GW Hospital Recognized As A NAEC Level 4 Epilepsy Center
Washington (April 9, 2014) — The George Washington University Hospital Epilepsy Center has been recognized as a “Level 4 Epilepsy Center” by the National Association of Epilepsy Centers (NAEC). Level 4 is the highest designation awarded by the NAEC.
“We are extremely proud of our distinction as a Level 4 Epilepsy Center,” says Mohamad Koubeissi, MD, FAAN, FANA, Director of the Epilepsy Center, and Associate Professor of Neurology at The George Washington University Hospital. “This outstanding achievement is a testament to GW Hospital’s dedicated team of epilepsy physicians -- Samuel Potolicchio, MD, Uma Menon, MD, Donald Shields, MD and Anthony Caputy, MD.
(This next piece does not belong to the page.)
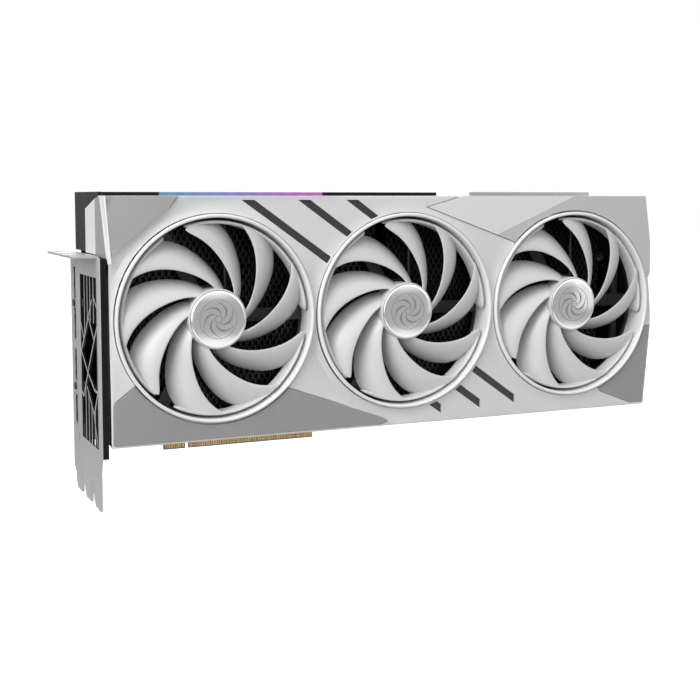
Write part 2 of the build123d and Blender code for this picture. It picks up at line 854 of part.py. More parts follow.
with BuildPart() as spring_screws:
    screws(gpu_screw_spots, backplate_back + spring_thick, screw_head_radius + gpu_screw_extra,
           gpu_shank_radius, die_front)
save(spring_screws.part, "spring_screws")

# black housing along the top edge and down the left end, carrying the light bar
housing_right = 136.2
housing_left = -56.5
housing_skin = 1.5
housing_front = 23.8
housing_low = 131.2
housing_end_low = 106.2
wing_gap = 0.3
light_left = -20.0
light_right = 68.0
light_deep = 5.0
led_thick = 0.8
light_round = 0.4

with BuildPart() as top_housing:
    block((housing_left, -backplate_near, housing_top - housing_skin), (housing_right, housing_front, housing_top))
    block((housing_left, housing_front - housing_skin, housing_low), (housing_right, housing_front, housing_top))
    block((housing_left, -backplate_near, housing_end_low),
          (housing_left + housing_skin, housing_front, housing_top))
    # the end plate runs on forward above the cheek's cut corner
    with BuildSketch(across(housing_left)) as end_wing:
        Polygon((-housing_front, housing_top), (-housing_front, cheek_chamfer_z + wing_gap),
                (-cheek_cut_front, shroud_top + wing_gap), (-cheek_cut_front, housing_top), align=None)
    extrude(end_wing.sketch, amount=housing_skin)
    block((light_left, housing_front - light_deep, housing_low - 1),
          (light_right, housing_front + 1, housing_top + 1), mode=Mode.SUBTRACT)
save(top_housing.part, "top_housing")

with BuildPart() as light_bar_board:
    block((light_left, housing_front - light_deep, housing_low),
          (light_right, housing_front, housing_low + led_thick))
save(light_bar_board.part, "light_bar_board")

with BuildPart() as light_bar:
    block((light_left, housing_front - light_deep, housing_low + led_thick),
          (light_right, housing_front, housing_top))
    fillet(light_bar.edges().filter_by(Axis.X).group_by(Axis.Z)[-1], radius=light_round)
save(light_bar.part, "light_bar")

# ---- bracket ---------------------------------------------------------------------------------

bracket_inner = bracket_face + bracket_sheet
bracket_low = -4.1
bracket_tip_z = bracket_top - bracket_tip
prong_left = 0.8
prong_right = 14.1
prong_slope = 3.4
prong_corner = 2.6
prong_cut = 0.6
prong_bevel = 1.0
shoulder_drop = 3.2
notch_left = 16.6
notch_right = 17.8
lip_depth = 1.6
lip_low = 3.4
lip_chamfer = 7.2
window = (-52.9, -17.6, 14.6, 95.2)
bar_width = 1.3
upper_bars = [(-46.4, 73.5), (-39.4, 73.5), (-33.2, 73.5), (-26.6, 65.5)]
lower_bars = [(-46.4, 33.0), (-39.4, 34.0), (-33.2, 38.6), (-26.6, 41.8)]
grille_root = 0.5
small_slot = (-9.4, 13.0)
small_slot_size = (1.4, 4.4)
socket_clear = 0.6
lattice_runs = [
    [(-52.9, 81.5), (-45.8, 86.5)],
    [(-42.5, 84.0), (-35.0, 75.7), (-24.6, 64.0), (-12.0, 51.4)],
    [(-14.1, 75.0), (-24.6, 63.8)],
    [(-34.9, 75.4), (-46.6, 65.4), (-35.0, 52.0), (-21.8, 35.5), (-12.0, 39.5)],
    [(-54.0, 73.5), (-46.6, 65.4)],
    [(-18.0, 57.4), (-31.6, 48.4), (-46.4, 41.8), (-54.0, 41.5)],
    [(-30.0, 41.0), (-44.2, 29.7), (-51.0, 16.0)],
    [(-54.0, 43.0), (-44.2, 29.7)],
]

bracket_points = [(bracket_front_y, bracket_top), (bracket_back_y, bracket_top), (bracket_back_y, bracket_low),
                  (-prong_left, bracket_low - shoulder_drop)]
for index in range(3):
    start = -index * slot_pitch
    bracket_points += [(start - prong_left, bracket_tip_z + prong_slope),
                       (start - prong_corner - prong_left, bracket_tip_z),
                       (start - prong_right + prong_cut, bracket_tip_z),
                       (start - prong_right, bracket_tip_z + prong_bevel)]
    if index < 2:
        bracket_points += [(start - notch_left, bracket_low), (start - notch_right, bracket_low)]

with BuildPart() as io_bracket:
    with BuildSketch(across(bracket_face)):
        Polygon(*bracket_points, align=None)
        # air window
        with Locations(((window[0] + window[1]) / 2, (window[2] + window[3]) / 2)):
            Rectangle(window[1] - window[0], window[3] - window[2], mode=Mode.SUBTRACT)
        # sockets
        with Locations(*[(-port_depth, z) for z in displayport_z]):
            Rectangle(port_tall + socket_clear, displayport_width + socket_clear, mode=Mode.SUBTRACT)
        with Locations((-port_depth, hdmi_z)):
            Rectangle(port_tall + socket_clear, hdmi_width + socket_clear, mode=Mode.SUBTRACT)
        with Locations(small_slot):
            Rectangle(*small_slot_size, mode=Mode.SUBTRACT)
    extrude(amount=bracket_sheet)
    # the window's grille: upright bars above and below a lattice of slanted ones
    with BuildSketch(across(bracket_face)):
        for y, low in upper_bars:
            with Locations((y, (window[3] + grille_root + low) / 2)):
                Rectangle(bar_width, window[3] + grille_root - low)
        for y, high in lower_bars:
            with Locations((y, (window[2] - grille_root + high) / 2)):
                Rectangle(bar_width, high - window[2] + grille_root)
        for run in lattice_runs:
            for first, second in zip(run[:-1], run[1:]):
                SlotCenterPoint(((first[0] + second[0]) / 2, (first[1] + second[1]) / 2), first, bar_width)
        with Locations(((window[0] + window[1]) / 2, (window[2] + window[3]) / 2)):
            Rectangle(window[1] - window[0] + 2 * grille_root, window[3] - window[2] + 2 * grille_root,
                      mode=Mode.INTERSECT)
    extrude(amount=bracket_sheet)
    # top flange with an open notch for each slot's screw
    block((bracket_face - bracket_flange, -bracket_back_y, bracket_top - bracket_sheet),
          (bracket_face, -bracket_front_y, bracket_top))
    with BuildSketch(Plane.XY.offset(bracket_top)):
        for index in range(3):
            notch_y = -port_depth - index * slot_pitch
            with Locations((bracket_face - screw_notch_x, notch_y)):
                Circle(screw_notch_radius)
            with Locations((bracket_face - screw_notch_x - bracket_flange / 2, notch_y)):
                Rectangle(bracket_flange, 2 * screw_notch_radius)
    extrude(amount=-bracket_sheet, mode=Mode.SUBTRACT)
    # stiffening lip along the front edge
    with BuildSketch(Plane.XZ.offset(-bracket_front_y - bracket_sheet)):
        Polygon((bracket_face, bracket_top), (bracket_face + lip_depth, bracket_top - 1),
                (bracket_face + lip_depth, lip_low + lip_chamfer), (bracket_inner, lip_low), (bracket_face, lip_low),
                align=None)
    extrude(amount=bracket_sheet)
save(io_bracket.part, "io_bracket")

# two small screws hold the bracket to the sockets' shells
bracket_screw_z = [79.7, 37.6]
bracket_screw_radius = 1.9
bracket_screw_head = 0.8
with BuildPart() as bracket_screws:
    with BuildSketch(across(bracket_face)):
        with Locations(*[(-port_depth, z) for z in bracket_screw_z]):
            Circle(bracket_screw_radius)
    extrude(amount=-bracket_screw_head)
save(bracket_screws.part, "bracket_screws")
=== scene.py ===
import math
import bmesh
import bpy
import numpy as np
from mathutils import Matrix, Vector
from mathutils.geometry import delaunay_2d_cdt


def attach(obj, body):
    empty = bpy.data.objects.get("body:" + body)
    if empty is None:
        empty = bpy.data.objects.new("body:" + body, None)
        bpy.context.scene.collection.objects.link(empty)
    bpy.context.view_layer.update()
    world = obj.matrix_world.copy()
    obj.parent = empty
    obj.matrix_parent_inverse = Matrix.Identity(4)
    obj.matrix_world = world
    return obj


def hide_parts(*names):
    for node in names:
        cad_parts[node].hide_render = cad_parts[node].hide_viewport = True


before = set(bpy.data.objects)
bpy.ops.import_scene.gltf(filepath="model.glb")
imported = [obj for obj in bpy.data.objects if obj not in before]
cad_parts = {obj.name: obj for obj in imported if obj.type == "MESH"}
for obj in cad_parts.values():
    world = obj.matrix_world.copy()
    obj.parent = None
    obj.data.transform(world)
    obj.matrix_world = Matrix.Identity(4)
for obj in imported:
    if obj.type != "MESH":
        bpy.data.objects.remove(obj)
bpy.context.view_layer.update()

# Triple-fan graphics card. Lengths in this script are millimetres until a mesh is made:
# X along the card, "depth" towards the fans (that is -Y) and Z up.

mm = 0.001
fanNames = ["fan_1", "fan_2", "fan_3"]
fanPlace = {"firstX": -0.7, "pitch": 102.4, "z": 74.1, "restTurns": [0.0, -3.7, -11.0]}
fanCentres = [(fanPlace["firstX"] + fanPlace["pitch"] * i, fanPlace["z"]) for i in range(3)]

# ---- camera ----
cameraLook = {"place": (-0.17584, -0.57735, 0.13226), "yaw": -23.017, "pitch": -5.691,
              "lens": 59.13, "shift": (0.0615, -0.0545)}
cameraData = bpy.data.cameras.new("camera")
cameraData.sensor_width = 36
cameraData.lens = cameraLook["lens"]
cameraData.shift_x, cameraData.shift_y = cameraLook["shift"]
cameraData.clip_start, cameraData.clip_end = 0.01, 50
camera = bpy.data.objects.new("camera", cameraData)
bpy.context.collection.objects.link(camera)
camera.location = cameraLook["place"]
camera.rotation_euler = (math.radians(90 + cameraLook["pitch"]), 0, math.radians(cameraLook["yaw"]))
bpy.context.scene.camera = camera
print("camera ready")


# ---- materials ----
class Finish:
    # a node material; each method adds one node and returns its output
    def __init__(self, name, colour, roughness, metallic=0.0, **sockets):
        self.material = bpy.data.materials.new(name)
        self.material.use_nodes = True
        self.tree = self.material.node_tree
        self.shader = self.tree.nodes["Principled BSDF"]
        self.shader.inputs["Base Color"].default_value = (*colour, 1)
        self.shader.inputs["Roughness"].default_value = roughness
        self.shader.inputs["Metallic"].default_value = metallic
        for socket, value in sockets.items():
            self.shader.inputs[socket.replace("_", " ")].default_value = value
        self.place = self.tree.nodes.new("ShaderNodeTexCoord").outputs["Object"]
        self.lastBump = None

    def link(self, value, socket):
        if isinstance(value, (int, float)):
            socket.default_value = value
        elif isinstance(value, tuple):
            socket.default_value = (*value, 1) if len(value) == 3 and socket.type == "RGBA" else value
        else:
            self.tree.links.new(value, socket)

    def stretch(self, scale, turn=(0, 0, 0)):
        node = self.tree.nodes.new("ShaderNodeMapping")
        node.inputs["Scale"].default_value = scale
        node.inputs["Rotation"].default_value = turn
        self.link(self.place, node.inputs["Vector"])
        return node.outputs["Vector"]

    def noise(self, scale, detail=3, vector=None, roughness=0.5):
        node = self.tree.nodes.new("ShaderNodeTexNoise")
        self.link(self.place if vector is None else vector, node.inputs["Vector"])
        node.inputs["Scale"].default_value = scale
        node.inputs["Detail"].default_value = detail
        node.inputs["Roughness"].default_value = roughness
        return node.outputs["Fac"]

    def cells(self, scale, vector=None, feature="F1"):
        node = self.tree.nodes.new("ShaderNodeTexVoronoi")
        node.feature = feature
        self.link(self.place if vector is None else vector, node.inputs["Vector"])
        node.inputs["Scale"].default_value = scale
        return node.outputs["Distance"]

    def remap(self, value, low, high, newLow=0.0, newHigh=1.0):
        node = self.tree.nodes.new("ShaderNodeMapRange")
        self.link(value, node.inputs["Value"])
        limits = {"From Min": low, "From Max": high, "To Min": newLow, "To Max": newHigh}
        for socket, number in limits.items():
            node.inputs[socket].default_value = number
        return node.outputs["Result"]

    def math(self, operation, first, second=0.0):
        node = self.tree.nodes.new("ShaderNodeMath")
        node.operation = operation
        self.link(first, node.inputs[0])
        self.link(second, node.inputs[1])
        return node.outputs[0]

    def blend(self, share, first, second):
        node = self.tree.nodes.new("ShaderNodeMix")
        node.data_type = "RGBA"
        self.link(share, node.inputs["Factor"])
        self.link(first, node.inputs["A"])
        self.link(second, node.inputs["B"])
        return node.outputs["Result"]

    def axis(self, letter, vector=None):
        node = self.tree.nodes.new("ShaderNodeSeparateXYZ")
        self.link(self.place if vector is None else vector, node.inputs[0])
        return node.outputs[letter]

    def colour(self, value):
        self.link(value, self.shader.inputs["Base Color"])

    def roughen(self, value):
        self.link(value, self.shader.inputs["Roughness"])

    def bump(self, height, strength, distance=0.0001):
        node = self.tree.nodes.new("ShaderNodeBump")
        node.inputs["Strength"].default_value = strength
        node.inputs["Distance"].default_value = distance
        self.link(height, node.inputs["Height"])
        if self.lastBump is not None:
            self.link(self.lastBump, node.inputs["Normal"])
        self.lastBump = node.outputs["Normal"]
        self.link(self.lastBump, self.shader.inputs["Normal"])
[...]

Level 4 Epilepsy Centers provide the more complex forms of intensive neurodiagnostic monitoring, as well as more extensive medical, neuropsychological and psychosocial treatment. They also offer a complete evaluation for epilepsy surgery, including intracranial electrodes, and provide a broad range of surgical procedures for epilepsy.
At GW Hospital, the specialists understand that epilepsy treatments should also be personalized. To accurately and effectively make a diagnosis, the GW Epilepsy Center provides inpatient and outpatient facilities equipped with imaging and electroencephalogram (EEG) technologies to map out the locations of abnormal brain activity. The center also offers 24-hour video-EEG monitoring of seizures, so patients can quickly receive a diagnosis and begin treatment.
In addition to epilepsy, GW Hospital’s Neurosciences Institute also offers specialized centers for Parkinson’s and other movement disorders. Physicians are pioneering the use of technologically advanced approaches for diagnosis and treatment, including surgical interventions and the latest generation of medication therapies. GW Hospital offers Deep Brain Stimulation for movement disorders such as Parkinson’s as well as for Epilepsy. Deep Brain Stimulation is based on the premise that electronic stimulation of particular regions of the brain can improve the major symptoms of some movement disorders and may help reduce the amount of medication needed to manage symptoms more effectively.